Records excerpted from a collection:
_ _ _ _ _

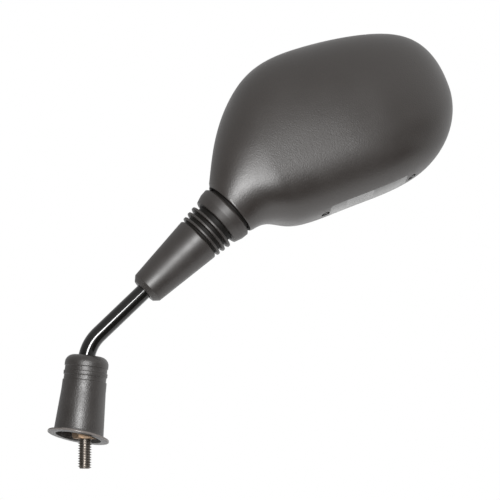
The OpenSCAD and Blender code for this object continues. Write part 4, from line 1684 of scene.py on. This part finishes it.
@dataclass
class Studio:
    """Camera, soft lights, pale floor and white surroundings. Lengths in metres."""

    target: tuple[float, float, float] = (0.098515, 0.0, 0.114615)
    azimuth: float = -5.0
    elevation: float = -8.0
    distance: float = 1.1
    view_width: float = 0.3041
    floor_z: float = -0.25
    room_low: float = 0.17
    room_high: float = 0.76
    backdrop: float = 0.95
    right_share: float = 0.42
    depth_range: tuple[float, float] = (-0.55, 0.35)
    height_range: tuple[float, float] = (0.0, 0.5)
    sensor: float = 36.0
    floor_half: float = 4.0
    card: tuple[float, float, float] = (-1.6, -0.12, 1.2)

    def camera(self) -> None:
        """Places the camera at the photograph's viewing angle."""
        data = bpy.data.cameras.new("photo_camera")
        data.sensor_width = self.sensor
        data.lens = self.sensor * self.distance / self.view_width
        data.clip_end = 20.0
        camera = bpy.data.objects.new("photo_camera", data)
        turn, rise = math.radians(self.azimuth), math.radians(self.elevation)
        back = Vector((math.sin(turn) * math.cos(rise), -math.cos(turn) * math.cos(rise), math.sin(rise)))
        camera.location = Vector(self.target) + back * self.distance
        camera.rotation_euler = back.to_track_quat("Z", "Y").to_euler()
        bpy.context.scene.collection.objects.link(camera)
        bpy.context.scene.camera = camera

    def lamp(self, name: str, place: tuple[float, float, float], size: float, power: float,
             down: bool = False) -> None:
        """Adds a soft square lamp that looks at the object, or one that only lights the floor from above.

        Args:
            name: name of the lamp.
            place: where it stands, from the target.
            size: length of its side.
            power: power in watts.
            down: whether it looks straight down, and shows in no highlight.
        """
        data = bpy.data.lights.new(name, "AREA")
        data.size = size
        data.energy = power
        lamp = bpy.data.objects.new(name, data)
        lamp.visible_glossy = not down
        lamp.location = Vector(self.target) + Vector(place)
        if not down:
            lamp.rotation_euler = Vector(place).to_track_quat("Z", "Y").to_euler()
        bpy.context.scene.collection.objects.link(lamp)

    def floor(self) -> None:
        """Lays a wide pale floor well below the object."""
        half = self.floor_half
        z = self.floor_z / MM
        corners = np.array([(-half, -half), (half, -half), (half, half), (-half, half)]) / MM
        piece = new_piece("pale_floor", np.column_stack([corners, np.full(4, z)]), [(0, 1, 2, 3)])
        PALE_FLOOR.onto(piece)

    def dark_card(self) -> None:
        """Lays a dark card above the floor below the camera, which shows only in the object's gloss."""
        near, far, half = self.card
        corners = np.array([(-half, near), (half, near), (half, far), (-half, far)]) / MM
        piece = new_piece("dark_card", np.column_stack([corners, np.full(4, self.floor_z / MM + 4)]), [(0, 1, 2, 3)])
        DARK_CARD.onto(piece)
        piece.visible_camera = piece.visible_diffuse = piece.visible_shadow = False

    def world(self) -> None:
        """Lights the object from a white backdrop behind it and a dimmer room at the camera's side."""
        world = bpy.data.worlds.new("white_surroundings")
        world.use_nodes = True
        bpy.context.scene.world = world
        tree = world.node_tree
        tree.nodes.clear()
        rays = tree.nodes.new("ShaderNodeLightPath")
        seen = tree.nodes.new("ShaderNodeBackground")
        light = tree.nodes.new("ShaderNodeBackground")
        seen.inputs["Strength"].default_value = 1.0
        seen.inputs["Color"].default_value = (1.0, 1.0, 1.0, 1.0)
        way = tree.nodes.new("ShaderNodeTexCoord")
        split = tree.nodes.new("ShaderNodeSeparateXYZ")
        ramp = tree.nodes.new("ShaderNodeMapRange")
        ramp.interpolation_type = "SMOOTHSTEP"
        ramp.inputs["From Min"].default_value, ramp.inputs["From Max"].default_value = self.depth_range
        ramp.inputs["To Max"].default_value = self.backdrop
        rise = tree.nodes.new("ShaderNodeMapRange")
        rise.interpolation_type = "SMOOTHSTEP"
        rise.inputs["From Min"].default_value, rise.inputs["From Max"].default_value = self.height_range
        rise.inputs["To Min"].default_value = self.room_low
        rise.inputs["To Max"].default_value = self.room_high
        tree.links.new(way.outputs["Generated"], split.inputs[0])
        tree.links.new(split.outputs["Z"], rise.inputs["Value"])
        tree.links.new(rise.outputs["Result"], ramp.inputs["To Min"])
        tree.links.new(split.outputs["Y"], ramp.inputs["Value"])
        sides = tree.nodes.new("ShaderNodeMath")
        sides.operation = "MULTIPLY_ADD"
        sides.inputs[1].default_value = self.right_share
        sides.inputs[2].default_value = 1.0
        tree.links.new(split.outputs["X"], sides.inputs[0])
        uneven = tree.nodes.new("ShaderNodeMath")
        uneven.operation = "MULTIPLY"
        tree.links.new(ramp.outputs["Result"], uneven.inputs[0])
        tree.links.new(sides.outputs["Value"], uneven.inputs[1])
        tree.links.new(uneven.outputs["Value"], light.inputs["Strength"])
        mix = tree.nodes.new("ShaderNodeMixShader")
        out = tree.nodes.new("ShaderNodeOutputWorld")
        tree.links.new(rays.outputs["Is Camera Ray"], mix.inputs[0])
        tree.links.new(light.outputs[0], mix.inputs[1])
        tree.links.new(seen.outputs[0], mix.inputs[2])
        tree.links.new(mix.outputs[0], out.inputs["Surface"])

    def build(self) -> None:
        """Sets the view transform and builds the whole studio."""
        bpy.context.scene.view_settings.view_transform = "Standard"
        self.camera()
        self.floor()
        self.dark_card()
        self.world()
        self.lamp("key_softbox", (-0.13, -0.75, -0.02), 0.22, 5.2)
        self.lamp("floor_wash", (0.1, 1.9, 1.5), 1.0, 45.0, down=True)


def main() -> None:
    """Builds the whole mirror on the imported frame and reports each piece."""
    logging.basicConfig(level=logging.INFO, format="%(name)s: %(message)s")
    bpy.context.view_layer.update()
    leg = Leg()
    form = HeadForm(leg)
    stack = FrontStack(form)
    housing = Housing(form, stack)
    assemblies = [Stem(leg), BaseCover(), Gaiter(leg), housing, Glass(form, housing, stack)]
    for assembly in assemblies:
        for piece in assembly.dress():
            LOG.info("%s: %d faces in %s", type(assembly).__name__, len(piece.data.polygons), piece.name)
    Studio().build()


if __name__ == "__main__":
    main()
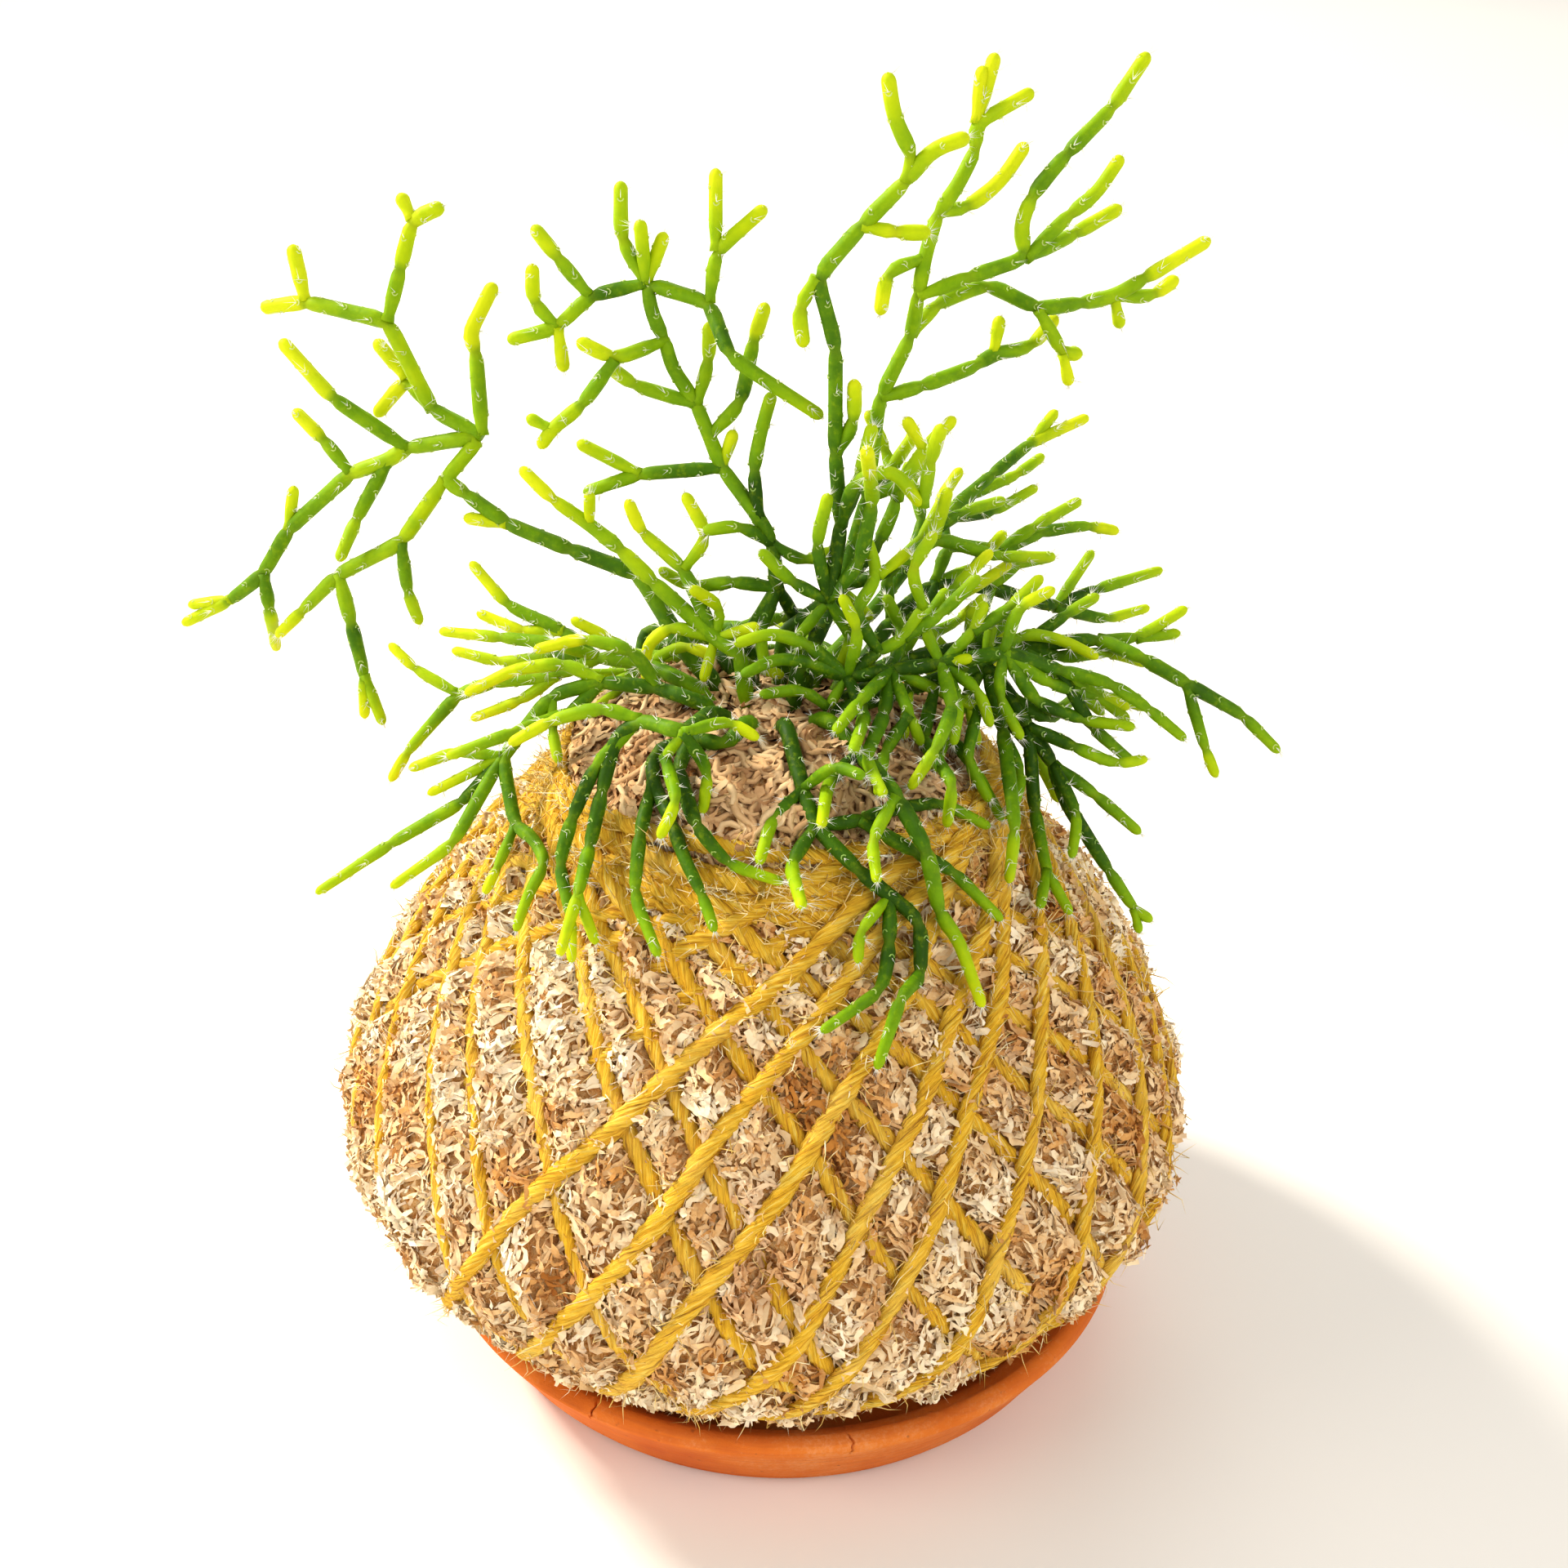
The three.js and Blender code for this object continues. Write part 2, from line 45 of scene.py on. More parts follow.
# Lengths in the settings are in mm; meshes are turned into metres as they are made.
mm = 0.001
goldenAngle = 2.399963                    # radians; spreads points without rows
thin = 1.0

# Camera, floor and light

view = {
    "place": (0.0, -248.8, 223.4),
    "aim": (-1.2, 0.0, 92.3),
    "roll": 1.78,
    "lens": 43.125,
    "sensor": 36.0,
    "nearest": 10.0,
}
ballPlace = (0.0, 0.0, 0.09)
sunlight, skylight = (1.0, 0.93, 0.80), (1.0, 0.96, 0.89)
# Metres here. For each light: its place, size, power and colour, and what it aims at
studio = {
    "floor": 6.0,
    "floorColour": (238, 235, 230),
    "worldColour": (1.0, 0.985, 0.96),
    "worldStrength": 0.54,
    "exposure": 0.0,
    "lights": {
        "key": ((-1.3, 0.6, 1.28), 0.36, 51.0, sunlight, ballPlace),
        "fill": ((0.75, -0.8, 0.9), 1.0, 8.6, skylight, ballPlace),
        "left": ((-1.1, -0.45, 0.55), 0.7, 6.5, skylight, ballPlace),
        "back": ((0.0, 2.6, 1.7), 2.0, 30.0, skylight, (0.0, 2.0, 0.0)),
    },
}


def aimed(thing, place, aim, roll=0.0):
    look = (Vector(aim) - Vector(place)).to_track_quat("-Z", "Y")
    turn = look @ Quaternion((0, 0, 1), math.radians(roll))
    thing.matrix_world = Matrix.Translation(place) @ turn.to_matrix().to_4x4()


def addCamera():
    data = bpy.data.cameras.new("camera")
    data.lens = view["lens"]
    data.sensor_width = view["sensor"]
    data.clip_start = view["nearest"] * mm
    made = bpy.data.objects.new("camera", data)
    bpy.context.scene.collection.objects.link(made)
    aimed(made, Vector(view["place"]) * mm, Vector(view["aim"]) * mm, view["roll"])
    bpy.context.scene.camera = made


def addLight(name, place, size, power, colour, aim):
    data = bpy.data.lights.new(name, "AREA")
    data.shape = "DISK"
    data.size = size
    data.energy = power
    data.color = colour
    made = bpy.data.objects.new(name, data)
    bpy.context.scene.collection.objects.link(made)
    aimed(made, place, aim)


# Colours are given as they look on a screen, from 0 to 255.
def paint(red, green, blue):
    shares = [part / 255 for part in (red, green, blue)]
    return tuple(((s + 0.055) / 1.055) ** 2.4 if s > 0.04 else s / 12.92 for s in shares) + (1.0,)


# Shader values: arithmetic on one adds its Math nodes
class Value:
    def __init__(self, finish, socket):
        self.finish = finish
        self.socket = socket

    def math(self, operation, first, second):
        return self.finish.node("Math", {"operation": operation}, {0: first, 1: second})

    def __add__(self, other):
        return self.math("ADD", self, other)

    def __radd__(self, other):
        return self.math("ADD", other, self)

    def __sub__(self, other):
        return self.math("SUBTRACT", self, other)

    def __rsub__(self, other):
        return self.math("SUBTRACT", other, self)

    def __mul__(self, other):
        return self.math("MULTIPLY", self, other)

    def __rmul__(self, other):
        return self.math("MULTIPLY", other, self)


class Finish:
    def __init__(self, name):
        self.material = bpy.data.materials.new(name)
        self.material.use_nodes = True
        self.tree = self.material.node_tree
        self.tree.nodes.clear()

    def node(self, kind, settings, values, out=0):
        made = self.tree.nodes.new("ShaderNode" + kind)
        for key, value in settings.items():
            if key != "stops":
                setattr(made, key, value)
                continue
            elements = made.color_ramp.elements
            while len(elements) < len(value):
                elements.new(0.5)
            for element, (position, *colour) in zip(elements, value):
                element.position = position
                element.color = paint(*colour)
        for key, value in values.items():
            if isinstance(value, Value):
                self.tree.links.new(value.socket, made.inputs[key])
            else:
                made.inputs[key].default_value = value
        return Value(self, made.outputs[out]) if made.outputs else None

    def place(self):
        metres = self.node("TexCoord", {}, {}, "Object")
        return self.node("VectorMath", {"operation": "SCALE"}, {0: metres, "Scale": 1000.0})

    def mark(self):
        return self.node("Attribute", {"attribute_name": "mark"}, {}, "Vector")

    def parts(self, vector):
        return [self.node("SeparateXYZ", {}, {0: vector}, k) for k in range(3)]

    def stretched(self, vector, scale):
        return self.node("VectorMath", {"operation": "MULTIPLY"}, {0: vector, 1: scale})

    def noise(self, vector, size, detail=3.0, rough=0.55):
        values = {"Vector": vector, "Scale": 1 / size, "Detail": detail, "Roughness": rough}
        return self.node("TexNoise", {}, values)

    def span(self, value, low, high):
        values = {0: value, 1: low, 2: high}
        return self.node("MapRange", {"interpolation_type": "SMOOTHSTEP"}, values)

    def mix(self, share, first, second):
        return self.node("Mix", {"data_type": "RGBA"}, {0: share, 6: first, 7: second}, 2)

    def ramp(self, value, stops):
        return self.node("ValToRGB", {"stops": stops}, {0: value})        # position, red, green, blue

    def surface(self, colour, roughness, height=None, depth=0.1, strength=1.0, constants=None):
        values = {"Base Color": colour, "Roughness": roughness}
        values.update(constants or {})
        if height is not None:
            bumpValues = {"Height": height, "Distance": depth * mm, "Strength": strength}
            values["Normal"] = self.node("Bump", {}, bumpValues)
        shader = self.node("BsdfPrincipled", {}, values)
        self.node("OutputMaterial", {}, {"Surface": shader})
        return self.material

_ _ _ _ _

AIM: Return exactly what appears above, from the first line of the entries to the line with "card: tuple[float, float, float]", inclusive.

TASK SOLUTION:
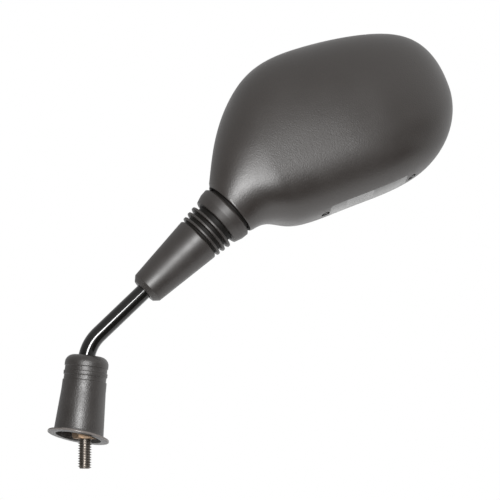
The OpenSCAD and Blender code for this object continues. Write part 4, from line 1684 of scene.py on. This part finishes it.
@dataclass
class Studio:
    """Camera, soft lights, pale floor and white surroundings. Lengths in metres."""

    target: tuple[float, float, float] = (0.098515, 0.0, 0.114615)
    azimuth: float = -5.0
    elevation: float = -8.0
    distance: float = 1.1
    view_width: float = 0.3041
    floor_z: float = -0.25
    room_low: float = 0.17
    room_high: float = 0.76
    backdrop: float = 0.95
    right_share: float = 0.42
    depth_range: tuple[float, float] = (-0.55, 0.35)
    height_range: tuple[float, float] = (0.0, 0.5)
    sensor: float = 36.0
    floor_half: float = 4.0
    card: tuple[float, float, float] = (-1.6, -0.12, 1.2)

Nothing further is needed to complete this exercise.